* _DATASET ROWS_:
-=-=-

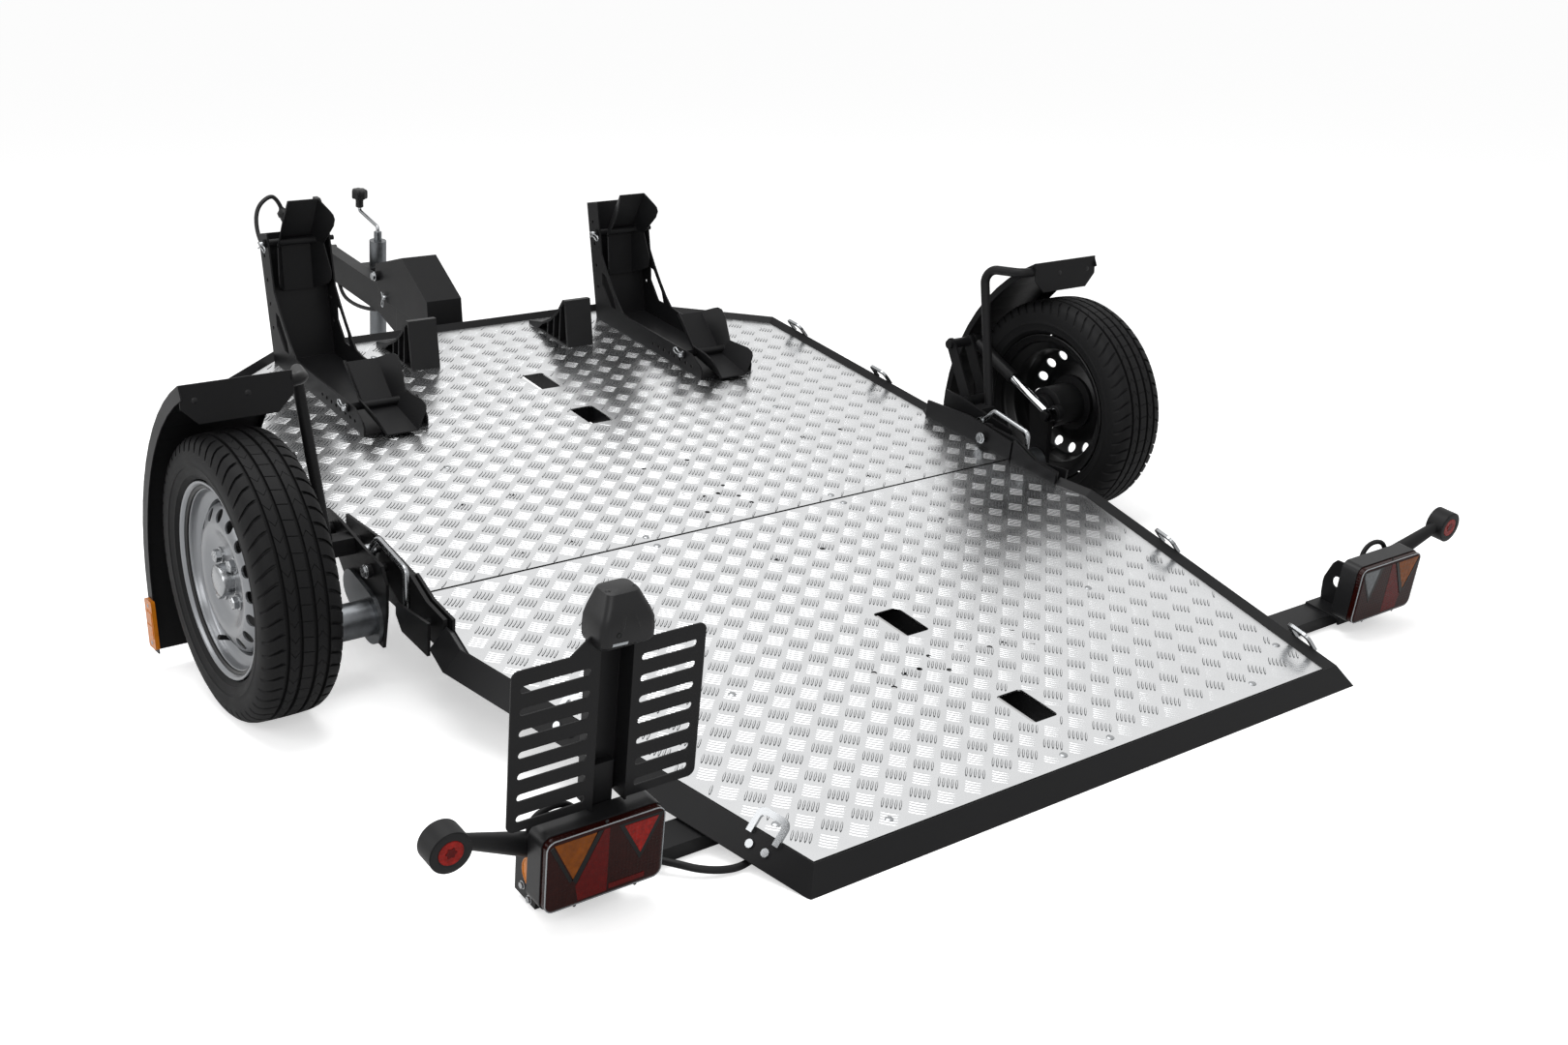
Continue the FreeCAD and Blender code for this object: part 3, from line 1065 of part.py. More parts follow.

-=-=-

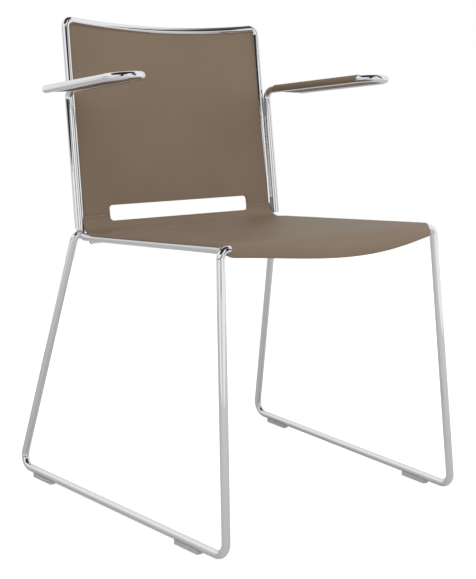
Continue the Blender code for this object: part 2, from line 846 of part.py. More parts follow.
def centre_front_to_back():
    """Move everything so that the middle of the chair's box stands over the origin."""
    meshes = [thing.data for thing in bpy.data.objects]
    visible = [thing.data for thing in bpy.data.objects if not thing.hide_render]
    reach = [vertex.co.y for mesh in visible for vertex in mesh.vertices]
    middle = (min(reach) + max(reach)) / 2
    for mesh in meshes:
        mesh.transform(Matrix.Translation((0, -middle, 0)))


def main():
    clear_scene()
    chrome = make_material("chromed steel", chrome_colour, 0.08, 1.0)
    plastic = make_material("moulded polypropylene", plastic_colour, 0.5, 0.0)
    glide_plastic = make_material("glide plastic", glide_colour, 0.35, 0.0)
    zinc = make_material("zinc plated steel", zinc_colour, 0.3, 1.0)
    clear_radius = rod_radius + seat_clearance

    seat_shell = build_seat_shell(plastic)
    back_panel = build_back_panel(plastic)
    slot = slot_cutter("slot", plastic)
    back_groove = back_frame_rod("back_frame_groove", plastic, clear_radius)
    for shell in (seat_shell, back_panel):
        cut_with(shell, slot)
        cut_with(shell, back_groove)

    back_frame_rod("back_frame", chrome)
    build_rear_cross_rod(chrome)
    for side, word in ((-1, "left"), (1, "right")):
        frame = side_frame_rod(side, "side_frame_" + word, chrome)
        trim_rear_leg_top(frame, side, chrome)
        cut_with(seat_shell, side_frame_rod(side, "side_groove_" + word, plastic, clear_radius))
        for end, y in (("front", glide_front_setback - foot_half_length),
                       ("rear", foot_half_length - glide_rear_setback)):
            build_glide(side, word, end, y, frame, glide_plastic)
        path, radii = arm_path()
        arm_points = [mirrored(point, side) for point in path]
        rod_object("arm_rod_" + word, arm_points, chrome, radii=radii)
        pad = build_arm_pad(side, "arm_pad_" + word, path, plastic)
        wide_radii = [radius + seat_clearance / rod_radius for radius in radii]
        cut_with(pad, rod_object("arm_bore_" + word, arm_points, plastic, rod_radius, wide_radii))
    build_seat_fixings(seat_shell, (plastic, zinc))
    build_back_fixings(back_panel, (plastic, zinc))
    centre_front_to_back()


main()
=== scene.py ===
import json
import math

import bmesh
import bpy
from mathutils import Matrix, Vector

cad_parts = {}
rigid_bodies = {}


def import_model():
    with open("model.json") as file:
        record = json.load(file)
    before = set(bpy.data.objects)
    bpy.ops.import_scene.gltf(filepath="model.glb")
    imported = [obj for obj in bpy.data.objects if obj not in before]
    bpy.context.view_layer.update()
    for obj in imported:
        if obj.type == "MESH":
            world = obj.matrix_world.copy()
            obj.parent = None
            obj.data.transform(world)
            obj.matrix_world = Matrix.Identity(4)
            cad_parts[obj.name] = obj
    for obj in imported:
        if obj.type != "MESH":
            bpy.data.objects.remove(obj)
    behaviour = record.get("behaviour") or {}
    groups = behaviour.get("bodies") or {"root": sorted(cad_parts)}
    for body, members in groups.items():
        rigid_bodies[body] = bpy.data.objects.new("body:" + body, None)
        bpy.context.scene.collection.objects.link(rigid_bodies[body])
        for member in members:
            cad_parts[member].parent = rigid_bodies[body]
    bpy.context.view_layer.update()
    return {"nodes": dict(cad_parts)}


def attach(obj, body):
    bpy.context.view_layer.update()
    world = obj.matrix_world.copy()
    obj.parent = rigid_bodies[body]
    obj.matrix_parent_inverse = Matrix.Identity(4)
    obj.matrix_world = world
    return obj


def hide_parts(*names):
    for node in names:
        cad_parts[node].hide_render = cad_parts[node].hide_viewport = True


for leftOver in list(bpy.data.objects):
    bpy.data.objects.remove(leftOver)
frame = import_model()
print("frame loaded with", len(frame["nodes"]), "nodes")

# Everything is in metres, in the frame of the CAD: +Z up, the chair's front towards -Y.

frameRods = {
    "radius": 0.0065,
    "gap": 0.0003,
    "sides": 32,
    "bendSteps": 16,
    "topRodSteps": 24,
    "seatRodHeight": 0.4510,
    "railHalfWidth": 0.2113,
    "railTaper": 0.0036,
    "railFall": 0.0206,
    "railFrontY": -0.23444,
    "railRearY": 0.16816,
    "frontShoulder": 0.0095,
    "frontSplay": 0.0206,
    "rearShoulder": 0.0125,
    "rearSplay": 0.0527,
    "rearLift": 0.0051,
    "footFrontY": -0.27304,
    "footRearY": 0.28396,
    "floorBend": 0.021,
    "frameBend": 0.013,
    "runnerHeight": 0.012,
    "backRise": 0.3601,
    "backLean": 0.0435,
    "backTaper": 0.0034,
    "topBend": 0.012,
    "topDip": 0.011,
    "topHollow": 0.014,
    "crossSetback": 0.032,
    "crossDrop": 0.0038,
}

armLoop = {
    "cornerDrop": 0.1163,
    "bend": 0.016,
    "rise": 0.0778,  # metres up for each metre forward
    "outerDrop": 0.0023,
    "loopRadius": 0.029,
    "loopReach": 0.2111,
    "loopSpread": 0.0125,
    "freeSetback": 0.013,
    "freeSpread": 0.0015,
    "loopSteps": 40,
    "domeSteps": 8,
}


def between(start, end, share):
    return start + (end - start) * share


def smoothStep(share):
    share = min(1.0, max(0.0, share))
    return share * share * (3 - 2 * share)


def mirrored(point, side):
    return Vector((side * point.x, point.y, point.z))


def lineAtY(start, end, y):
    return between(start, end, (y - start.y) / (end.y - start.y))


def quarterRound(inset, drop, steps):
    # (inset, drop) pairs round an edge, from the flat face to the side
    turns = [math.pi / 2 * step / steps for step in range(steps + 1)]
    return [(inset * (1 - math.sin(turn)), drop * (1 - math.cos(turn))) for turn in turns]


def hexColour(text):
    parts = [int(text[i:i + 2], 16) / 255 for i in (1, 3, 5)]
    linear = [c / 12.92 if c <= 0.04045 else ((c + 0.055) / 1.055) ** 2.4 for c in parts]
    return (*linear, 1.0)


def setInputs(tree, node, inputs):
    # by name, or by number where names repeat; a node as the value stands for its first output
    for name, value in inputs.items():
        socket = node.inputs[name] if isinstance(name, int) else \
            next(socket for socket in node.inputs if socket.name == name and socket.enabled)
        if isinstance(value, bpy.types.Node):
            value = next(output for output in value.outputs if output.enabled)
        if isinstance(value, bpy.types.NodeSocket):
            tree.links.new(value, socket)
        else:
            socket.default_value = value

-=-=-

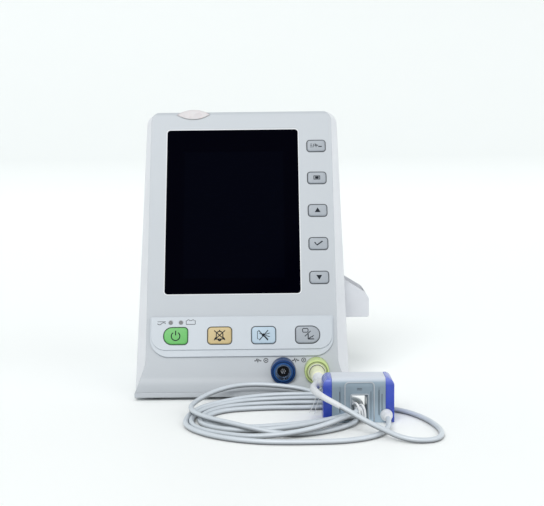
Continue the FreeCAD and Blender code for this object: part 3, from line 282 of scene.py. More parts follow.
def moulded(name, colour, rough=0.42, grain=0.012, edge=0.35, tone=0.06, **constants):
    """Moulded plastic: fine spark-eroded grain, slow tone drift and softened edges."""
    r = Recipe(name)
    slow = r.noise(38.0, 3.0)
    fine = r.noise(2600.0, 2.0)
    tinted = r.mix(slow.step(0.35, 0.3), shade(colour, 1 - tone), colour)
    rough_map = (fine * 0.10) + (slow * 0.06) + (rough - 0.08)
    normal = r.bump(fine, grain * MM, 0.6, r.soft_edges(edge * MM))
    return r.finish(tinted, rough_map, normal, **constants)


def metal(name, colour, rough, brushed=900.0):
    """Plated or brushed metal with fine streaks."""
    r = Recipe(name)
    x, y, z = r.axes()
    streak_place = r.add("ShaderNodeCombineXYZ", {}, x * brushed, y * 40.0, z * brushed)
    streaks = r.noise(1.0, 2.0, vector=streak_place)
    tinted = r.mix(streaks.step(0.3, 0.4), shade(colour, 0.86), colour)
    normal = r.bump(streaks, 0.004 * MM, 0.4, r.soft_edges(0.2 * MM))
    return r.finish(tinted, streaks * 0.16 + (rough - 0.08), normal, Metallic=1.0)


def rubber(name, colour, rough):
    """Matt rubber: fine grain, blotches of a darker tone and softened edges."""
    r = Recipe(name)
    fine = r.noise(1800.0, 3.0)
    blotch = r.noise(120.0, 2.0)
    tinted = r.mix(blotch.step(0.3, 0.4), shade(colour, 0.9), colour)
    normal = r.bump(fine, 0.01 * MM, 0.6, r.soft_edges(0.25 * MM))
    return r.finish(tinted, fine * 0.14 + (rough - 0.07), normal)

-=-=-

* _BRIEF_: In the listing above, find the line with "scene.py. More parts follow." and the line with "return r.finish(tinted, fine", then print exactly those lines and every line between them.

* _RESPONSE TO THIS TASK_:
Continue the FreeCAD and Blender code for this object: part 3, from line 282 of scene.py. More parts follow.
def moulded(name, colour, rough=0.42, grain=0.012, edge=0.35, tone=0.06, **constants):
    """Moulded plastic: fine spark-eroded grain, slow tone drift and softened edges."""
    r = Recipe(name)
    slow = r.noise(38.0, 3.0)
    fine = r.noise(2600.0, 2.0)
    tinted = r.mix(slow.step(0.35, 0.3), shade(colour, 1 - tone), colour)
    rough_map = (fine * 0.10) + (slow * 0.06) + (rough - 0.08)
    normal = r.bump(fine, grain * MM, 0.6, r.soft_edges(edge * MM))
    return r.finish(tinted, rough_map, normal, **constants)


def metal(name, colour, rough, brushed=900.0):
    """Plated or brushed metal with fine streaks."""
    r = Recipe(name)
    x, y, z = r.axes()
    streak_place = r.add("ShaderNodeCombineXYZ", {}, x * brushed, y * 40.0, z * brushed)
    streaks = r.noise(1.0, 2.0, vector=streak_place)
    tinted = r.mix(streaks.step(0.3, 0.4), shade(colour, 0.86), colour)
    normal = r.bump(streaks, 0.004 * MM, 0.4, r.soft_edges(0.2 * MM))
    return r.finish(tinted, streaks * 0.16 + (rough - 0.08), normal, Metallic=1.0)


def rubber(name, colour, rough):
    """Matt rubber: fine grain, blotches of a darker tone and softened edges."""
    r = Recipe(name)
    fine = r.noise(1800.0, 3.0)
    blotch = r.noise(120.0, 2.0)
    tinted = r.mix(blotch.step(0.3, 0.4), shade(colour, 0.9), colour)
    normal = r.bump(fine, 0.01 * MM, 0.6, r.soft_edges(0.25 * MM))
    return r.finish(tinted, fine * 0.14 + (rough - 0.07), normal)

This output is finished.